Dieses Blog durchsuchen

Sonntag, 5. März 2023

Eschbach, Andreas - Der schlauste Mann der Welt


5 von 5 Sternen


Ein moderner Oblomow


Eschbach auf Abwegen? Keine Science-Fiction? Kann das gut gehen? Es kann. Was Eschbach schreibt, liest sich einfach gut. Da bildet sein neuestes Werk „Der schlaueste Mann der Welt“ keine Ausnahme. Im Gegenteil. Ich finde es großartig, dass Eschbach einmal die betretenen Pfade verlässt. Er entwirft einen ungewöhnlichen Ich-Erzähler, der sehr amüsant aus seinem Leben berichtet und mich als Leser sofort vereinnahmt hat. Der Erzähler bezeichnet sich selbst als faul, pflegt zugleich aber einen sehr ausschweifenden, luxuriösen Lebensstil und er eröffnet dem Leser, dass er nur noch 10 Tage zu leben hat. Und das erzeugt natürlich sofort Interesse. Wie kann sich ein fauler Mensch einen solchen Luxus leisten? Warum lebt er nur noch 10 Tage? Und schon ist das Interesse geweckt, weiterzulesen. Zu interessant ist das, was dargeboten wird.

 

Die Kapitel werden countdownartig heruntergezählt und wir begleiten den Erzähler gleichzeitig auf der gegenwärtig erzählten Handlungsebene bei seinem Schreibprozess.
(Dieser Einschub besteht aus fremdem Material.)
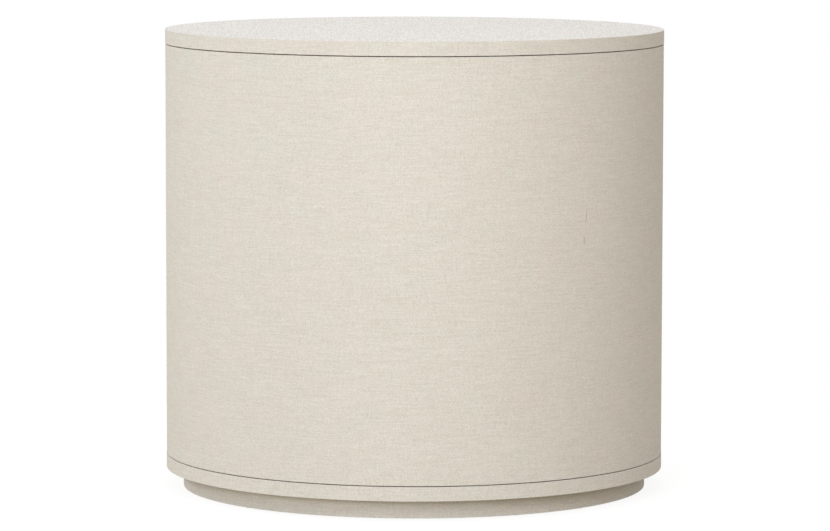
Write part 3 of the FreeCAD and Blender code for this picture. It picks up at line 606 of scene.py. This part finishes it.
def finished(node, body, material, ease=BOARD_EASE, drills=(), cloth=(), lining=None):
    """The shown piece of one of the frame's nodes, with whole faces, round holes and eased edges.
    Each pair in cloth is the height of a level face and how far the glued cloth brings it. A
    lining covers the faces that look towards the drum's axis."""
    piece = bpy.data.objects.new(node + "_finished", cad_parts[node].data.copy())
    bpy.context.scene.collection.objects.link(piece)
    start_on(piece)
    bpy.ops.object.mode_set(mode="EDIT")
    bpy.ops.mesh.select_all(action="SELECT")
    bpy.ops.mesh.customdata_custom_splitnormals_clear()
    bpy.ops.mesh.remove_doubles(threshold=WELD)
    bpy.ops.mesh.dissolve_limited(angle_limit=FLAT_WITHIN)
    for height, rise in cloth:
        bpy.ops.mesh.select_all(action="DESELECT")
        bpy.ops.object.mode_set(mode="OBJECT")
        for corner in piece.data.vertices:
            corner.select = abs(corner.co.z - height) < LEVEL_WITHIN
        bpy.ops.object.mode_set(mode="EDIT")
        bpy.ops.transform.translate(value=(0, 0, rise))
    bpy.ops.object.mode_set(mode="OBJECT")
    for tool in drills:
        cut(piece, tool)
    start_on(piece)
    bpy.ops.object.shade_smooth_by_angle(angle=SHARP)
    bevel = piece.modifiers.new("ease", "BEVEL")
    bevel.width = ease
    bevel.segments = EASE_STEPS
    bevel.limit_method = "ANGLE"
    bevel.angle_limit = SHARP
    bevel.harden_normals = True
    bpy.ops.object.modifier_apply(modifier=bevel.name)
    settle([piece], body, node, material)
    if lining:
        piece.data.materials.append(lining)
        for face in piece.data.polygons:
            inwards = -face.center.xy.normalized()
            if face.normal.xy.dot(inwards) > FACING_SHARE:
                face.material_index = 1
    return piece


linen = lacquered_linen("matt_lacquered_linen")
low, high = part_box("plinth_screws")
plinth_low, plinth_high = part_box("plinth_ring")
well = [(COUNTERBORE, -OVERRUN), (COUNTERBORE, low.z - plinth_low.z)]
tools = laid_out(drill(HOLE_FACE, HOLE_NECK, plinth_high.z - low.z, well),
                 round_the_drum(high.y - PANEL_HEAD, plinth_low.z, PLINTH_SCREW_TURNS))
finished("plinth_ring", "root", linen, drills=tools)

# Base panel: a round board as wide as the drum, wrapped like the rest, that lies on the plinth.
# Its cloth narrows the reveal under the drum to a thin shadow line.
CLOTH_THICKNESS = 0.0004

base_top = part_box("base_panel")[1].z
finished("base_panel", "root", linen, cloth=[(base_top, CLOTH_THICKNESS)])

# Carcass: ribs, posts and a shelf of board inside the rear shell, sprayed with a smooth off-white
# lacquer. They are glued and screwed, and only their inner faces and front edges show.
LACQUER_WHITE = "E2DCCF"
LACQUER_SHADE = "D8D0C0"
LACQUER_ROUGHNESS = 0.42
ORANGE_PEEL = 0.0025
PEEL_OCTAVES = 1
PEEL_STRENGTH = 0.12
PEEL_DEPTH = 0.0003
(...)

Er verfasst in entwaffnender Ehrlichkeit eine Art Erinnerungstagebuch und berichtet einige Anekdoten aus seinem Leben, und das durchgängig amüsant und beschwingt. Während der Lektüre musste ich permanent schmunzeln. Es ist einfach herrlich absurd, wie Jens  die Faulheit zur Tugend erklärt und dabei im Luxus schwelgt. Er ist sozusagen ein moderner, reiselustiger und vagabundierender Oblomow oder eine Art Hans im Glück, der seinen Goldklumpen nicht hergeben will. Fantastisch! Die Schilderungen des Reichtums kommen märchenhaft daher. Und man ist als Leser fasziniert von seinem Lebensstil und manchmal auch ein wenig neidisch.

 

Jens ist oft zur richtigen Zeit am richtigen Ort und profitiert von den Gelegenheiten, die sich ihm bieten. So manövriert ihn das Schicksal durch ein turbulentes Leben. Ein schlechtes Gewissen kennt er nicht, er kostet die Momente aus und verfolgt sein Ziel, reich zu werden und sein zukünftiges Leben in Luxushotels zu verbringen, sogar mit krimineller Energie. Hier kamen mir Assoziationen zu Frank Abagnale (Catch me if you can). Ein wenig paradox erscheint es auch, wie naiv der Ich-Erzähler durch die Welt tapst und doch stets erfolgszuversichtlich ist, seinen Plan in die Tat umzusetzen. Seine berechnende Art traut man ihm gar nicht zu. Und was mir noch gut gefallen hat: Auch die sprachliche Seite des Romans ist gut gestaltet worden. Eine gewisse Affektiertheit kann man bei Jens nicht von der Hand weisen. Sein sorgloses Leben in Saus und Braus schlägt sich auch in der Sprache nieder. Jens ist weltläufig, redegewandt und lebenserfahren, stellenweise auch einmal selbstgefällig und prahlerisch.

 

Nicht zuletzt werden in diesem Buch auch einige existenzielle Fragen aufgeworfen: Lohnt sich Arbeit noch ab einem gewissen Reichtum? Ab wann stellt sich der Mensch auf Müßiggang ein? Woher beziehen Millionäre ihre Motivationen weiterzumachen und sich nicht der Faulheit hinzugeben? Es lohnt sich tatsächlich einmal darüber nachzudenken. Und natürlich enthält das Buch auch noch einen schönen, humorvollen Seitenhieb aufs Finanzsystem (auch das in der Schweiz), auf die Banken und auf schweizerische Privatbankiers. Herrlich!

 

Fazit

Eschbach kann nicht nur Science-Fiction. In diesem Buch geht es amüsant und humorvoll zu. Ein außergewöhnlicher Ich-Erzähler, der hier sein Leben niederschreibt und den Leser sofort für sich vereinnahmt. Die Lektüre macht Spaß, und das auf verschiedenen Ebenen. Jens Leunich kommt als moderner Oblomow daher. Ein tolles Buch, sehr kurzweilig, absolut empfehlenswert. Von mir gibt es 5 Sterne.